The Federal Trade Commission Aims to Sharpen a Blurry Line in New Media

It is not just non-traditional media's growth that is attracting the attention of advertisers, says Wharton marketing professor Patricia Williams. These advertisers also recognize that those social networks, citizen journalists and bloggers "are seen by consumers as being outside the norms of traditional media [and therefore] lacking an underlying profit motive."

Consequently, consumers tend to drop their usual "persuasion filters" for information they get via the Internet from sources who appear to be regular people, offering what they know just to express their views to an audience with similar interests. "Whether it's bloggers posting positive reviews of products they got for free or nominal friends on Facebook or MySpace spreading positive buzz [about a product], we tend not to process that information the way we would traditional forms of advertising," says Williams.

That's why she supports the Federal Trade Commission's new rules requiring bloggers to disclose any connection they have with the makers of the products they endorse. The new rules also take aim at celebrities, who will have to make similar disclosures about products they promote on a talk show or on Twitter.

Williams notes that such endorsement practices are common on the web, but adds that traditional media have resorted to similar tricks. Magazine reviews of travel destinations and all sorts of printed "Top 10" lists, for example, are frequently written by people who received free trips, products or even cash.

Not surprisingly, there are those who oppose the new rules, which take effect December 1. Linda Goldstein, a partner a law firm that represents three marketing groups, told The New York Times that the rule represents "a seismic shift” in the blogging community. “We would have preferred the FTC to work closer with the industry to learn how viral marketing works.” And in its Cato@Liberty blog, the libertarian Cato Institute said "the FTC is putting itself in the business of guaranteeing the veracity of speech and the honesty and straightforwardness of bloggers. 'No' [in the Constitution's first amendment] means no law abridging the freedom of speech or of the press."

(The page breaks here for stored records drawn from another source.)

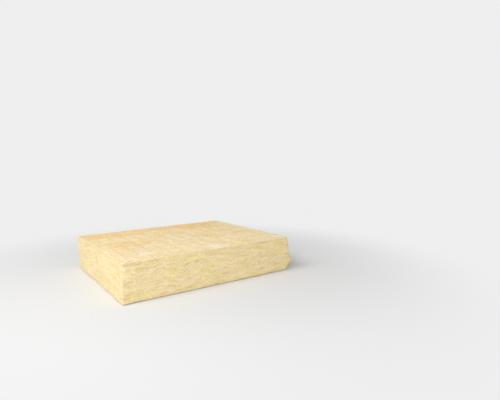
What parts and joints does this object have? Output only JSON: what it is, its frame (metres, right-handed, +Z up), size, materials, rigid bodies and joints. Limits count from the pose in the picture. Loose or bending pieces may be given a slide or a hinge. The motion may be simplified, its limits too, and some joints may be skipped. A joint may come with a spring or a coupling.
{
  "type": "mineral wool insulation board",
  "caption": "Semi-rigid mineral wool insulation board, cut across from a standard board, with pressed ribs on both broad faces and sawn fibrous sides.",
  "frame": {"origin": "centre of the underside, at the height of the rib crests that the board rests on", "axes": "+X along the 600 mm width, which is the long side of this piece and the direction of the ribs; +Y along the cut length, from the front side to the back; +Z up through the thickness"},
  "size_m": [0.6, 0.5, 0.12],
  "materials": {
    "mineral_wool": "matte felted fibres"
  },
  "bodies": {
    "root": {"wool_board": "mineral_wool"}
  },
  "joints": []
}
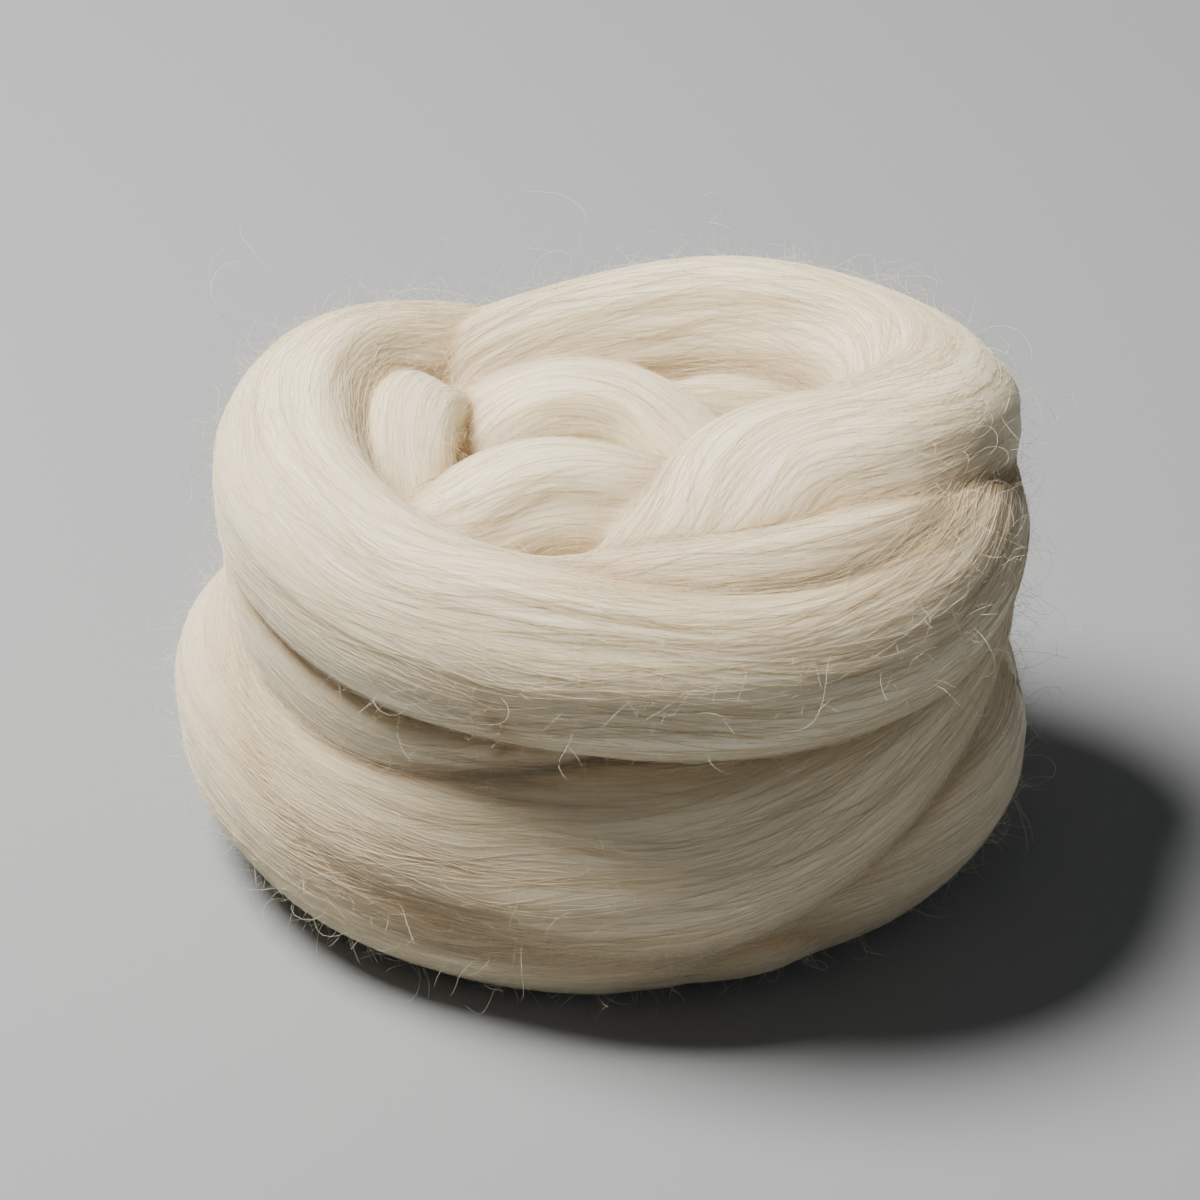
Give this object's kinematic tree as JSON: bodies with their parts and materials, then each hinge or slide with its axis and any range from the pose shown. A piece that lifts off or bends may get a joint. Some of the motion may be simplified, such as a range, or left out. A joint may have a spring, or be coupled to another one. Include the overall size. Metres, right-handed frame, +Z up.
{
  "type": "wool roving",
  "caption": "One length of combed cream wool roving laid round on itself into a soft, hollow-topped nest, ready for felting or spinning.",
  "frame": {"origin": "middle of the nest's box, on the surface that it stands on", "axes": "+Z up out of the hollow, +X to the right along the nest's widest way, +Y to the back, away from the low front of the rim"},
  "size_m": [0.17, 0.1476, 0.1036],
  "materials": {
    "combed_wool": "loose silky fibres, undyed cream"
  },
  "bodies": {
    "root": {"roving": "combed_wool"}
  },
  "joints": []
}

Williams' view — that the new media universe, in which the borders between content and advertising can be difficult to discern, requires additional regulatory oversight – is shared by Jonathan Zittrain, a professor at the Harvard Law School and co-founder of the Berkman Center for Internet and Society. He told The Times: "The rules are looking ahead to a quite possible future when there is a market to buy ‘authentic’ public endorsements.”